- [Short exercise]:
Can all of these lines be returned exactly?

Entries with parts and joints
++++++++++
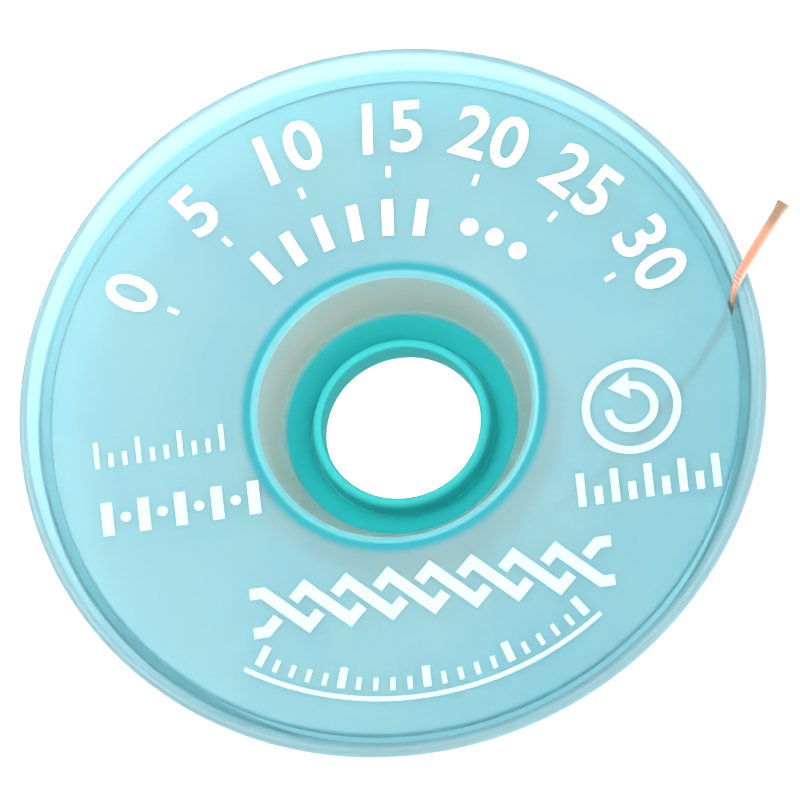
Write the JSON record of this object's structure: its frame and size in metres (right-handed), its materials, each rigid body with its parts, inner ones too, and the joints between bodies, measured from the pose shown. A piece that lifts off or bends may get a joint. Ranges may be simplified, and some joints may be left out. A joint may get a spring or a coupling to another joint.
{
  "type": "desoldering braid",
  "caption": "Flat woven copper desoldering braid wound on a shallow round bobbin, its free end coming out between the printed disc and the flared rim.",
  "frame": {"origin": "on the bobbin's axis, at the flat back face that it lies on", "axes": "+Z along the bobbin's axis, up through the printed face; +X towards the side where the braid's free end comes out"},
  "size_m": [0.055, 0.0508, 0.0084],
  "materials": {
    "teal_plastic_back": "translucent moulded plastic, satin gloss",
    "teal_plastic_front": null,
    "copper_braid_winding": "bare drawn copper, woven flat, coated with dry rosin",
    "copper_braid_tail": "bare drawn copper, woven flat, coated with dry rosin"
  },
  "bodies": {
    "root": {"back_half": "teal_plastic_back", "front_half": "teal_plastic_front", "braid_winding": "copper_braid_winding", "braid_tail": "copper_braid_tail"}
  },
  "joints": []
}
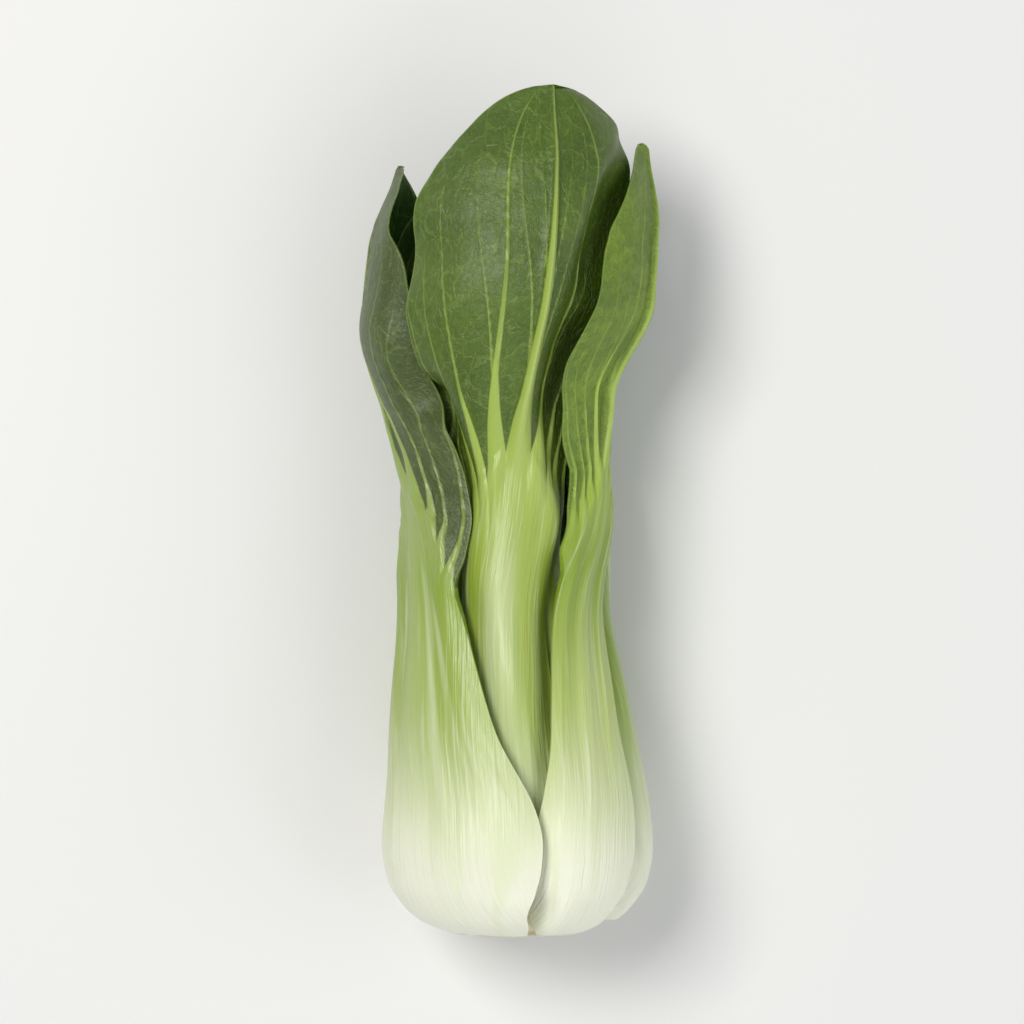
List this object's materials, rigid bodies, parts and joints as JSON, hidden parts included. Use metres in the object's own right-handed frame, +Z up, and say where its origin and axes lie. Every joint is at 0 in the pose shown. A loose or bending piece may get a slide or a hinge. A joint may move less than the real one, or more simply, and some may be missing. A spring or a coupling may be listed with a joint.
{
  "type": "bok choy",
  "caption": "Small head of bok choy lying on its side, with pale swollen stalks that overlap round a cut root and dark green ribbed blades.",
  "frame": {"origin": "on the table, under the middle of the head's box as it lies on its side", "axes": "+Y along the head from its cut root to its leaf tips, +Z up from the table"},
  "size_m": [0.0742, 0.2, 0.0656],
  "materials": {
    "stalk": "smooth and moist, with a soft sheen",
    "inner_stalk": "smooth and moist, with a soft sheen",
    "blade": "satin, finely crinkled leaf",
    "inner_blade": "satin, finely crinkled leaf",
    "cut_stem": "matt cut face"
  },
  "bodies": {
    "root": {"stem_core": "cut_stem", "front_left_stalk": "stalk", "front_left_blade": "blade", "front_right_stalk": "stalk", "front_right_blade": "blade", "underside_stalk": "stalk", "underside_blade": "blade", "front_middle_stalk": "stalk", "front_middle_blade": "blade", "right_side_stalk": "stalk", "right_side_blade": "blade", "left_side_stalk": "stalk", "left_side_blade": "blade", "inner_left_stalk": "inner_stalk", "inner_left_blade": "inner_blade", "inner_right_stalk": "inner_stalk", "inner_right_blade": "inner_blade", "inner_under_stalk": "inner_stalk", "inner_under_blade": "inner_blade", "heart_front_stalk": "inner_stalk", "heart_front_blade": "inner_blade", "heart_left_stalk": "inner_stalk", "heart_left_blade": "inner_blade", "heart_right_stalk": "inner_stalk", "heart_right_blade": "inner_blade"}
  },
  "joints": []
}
++++++++++
- [Answer to the problem]:
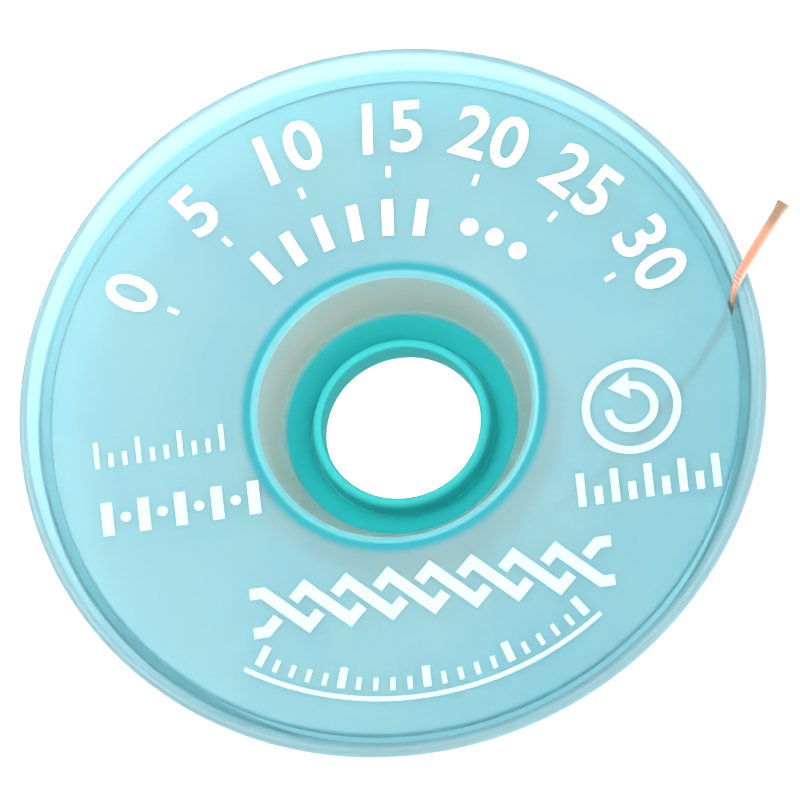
Write the JSON record of this object's structure: its frame and size in metres (right-handed), its materials, each rigid body with its parts, inner ones too, and the joints between bodies, measured from the pose shown. A piece that lifts off or bends may get a joint. Ranges may be simplified, and some joints may be left out. A joint may get a spring or a coupling to another joint.
{
  "type": "desoldering braid",
  "caption": "Flat woven copper desoldering braid wound on a shallow round bobbin, its free end coming out between the printed disc and the flared rim.",
  "frame": {"origin": "on the bobbin's axis, at the flat back face that it lies on", "axes": "+Z along the bobbin's axis, up through the printed face; +X towards the side where the braid's free end comes out"},
  "size_m": [0.055, 0.0508, 0.0084],
  "materials": {
    "teal_plastic_back": "translucent moulded plastic, satin gloss",
    "teal_plastic_front": null,
    "copper_braid_winding": "bare drawn copper, woven flat, coated with dry rosin",
    "copper_braid_tail": "bare drawn copper, woven flat, coated with dry rosin"
  },
  "bodies": {
    "root": {"back_half": "teal_plastic_back", "front_half": "teal_plastic_front", "braid_winding": "copper_braid_winding", "braid_tail": "copper_braid_tail"}
  },
  "joints": []
}
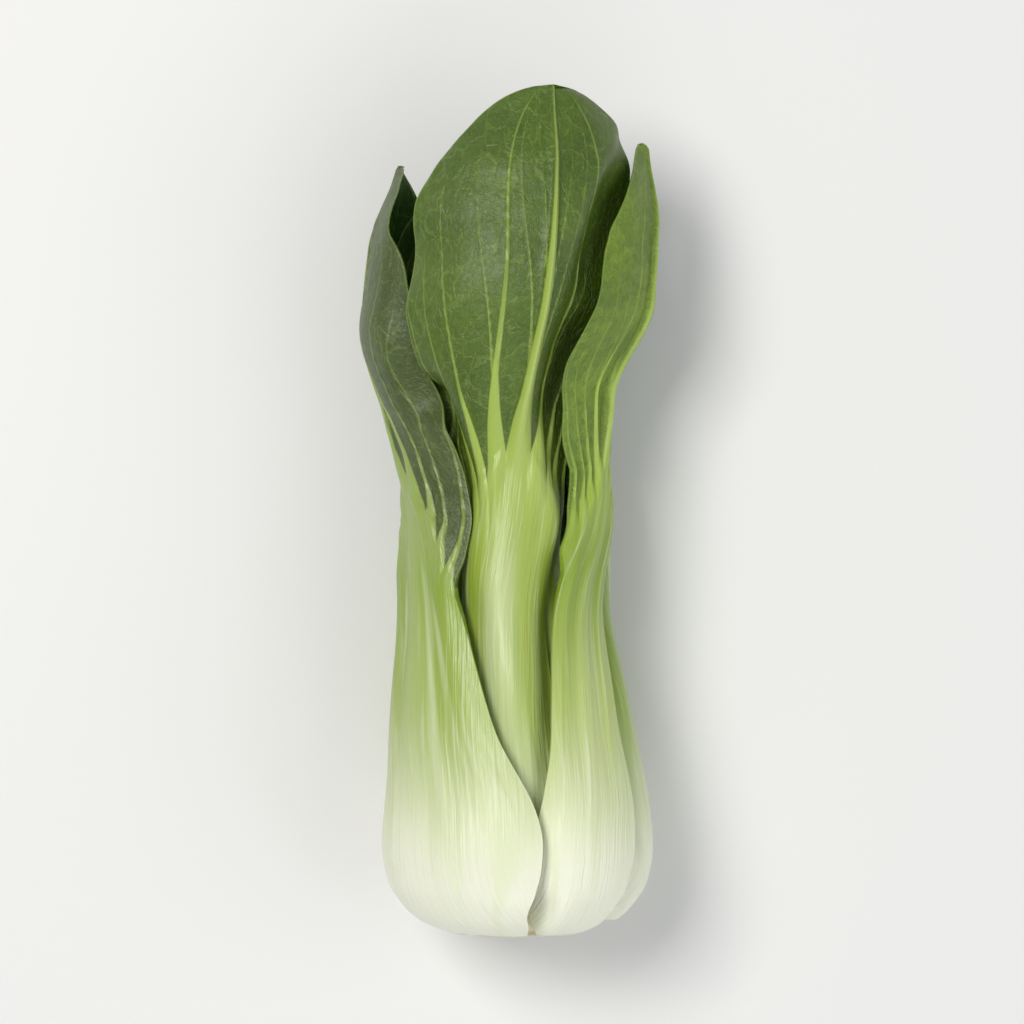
List this object's materials, rigid bodies, parts and joints as JSON, hidden parts included. Use metres in the object's own right-handed frame, +Z up, and say where its origin and axes lie. Every joint is at 0 in the pose shown. A loose or bending piece may get a slide or a hinge. A joint may move less than the real one, or more simply, and some may be missing. A spring or a coupling may be listed with a joint.
{
  "type": "bok choy",
  "caption": "Small head of bok choy lying on its side, with pale swollen stalks that overlap round a cut root and dark green ribbed blades.",
  "frame": {"origin": "on the table, under the middle of the head's box as it lies on its side", "axes": "+Y along the head from its cut root to its leaf tips, +Z up from the table"},
  "size_m": [0.0742, 0.2, 0.0656],
  "materials": {
    "stalk": "smooth and moist, with a soft sheen",
    "inner_stalk": "smooth and moist, with a soft sheen",
    "blade": "satin, finely crinkled leaf",
    "inner_blade": "satin, finely crinkled leaf",
    "cut_stem": "matt cut face"
  },
  "bodies": {
    "root": {"stem_core": "cut_stem", "front_left_stalk": "stalk", "front_left_blade": "blade", "front_right_stalk": "stalk", "front_right_blade": "blade", "underside_stalk": "stalk", "underside_blade": "blade", "front_middle_stalk": "stalk", "front_middle_blade": "blade", "right_side_stalk": "stalk", "right_side_blade": "blade", "left_side_stalk": "stalk", "left_side_blade": "blade", "inner_left_stalk": "inner_stalk", "inner_left_blade": "inner_blade", "inner_right_stalk": "inner_stalk", "inner_right_blade": "inner_blade", "inner_under_stalk": "inner_stalk", "inner_under_blade": "inner_blade", "heart_front_stalk": "inner_stalk", "heart_front_blade": "inner_blade", "heart_left_stalk": "inner_stalk", "heart_left_blade": "inner_blade", "heart_right_stalk": "inner_stalk", "heart_right_blade": "inner_blade"}
  },
  "joints": []
}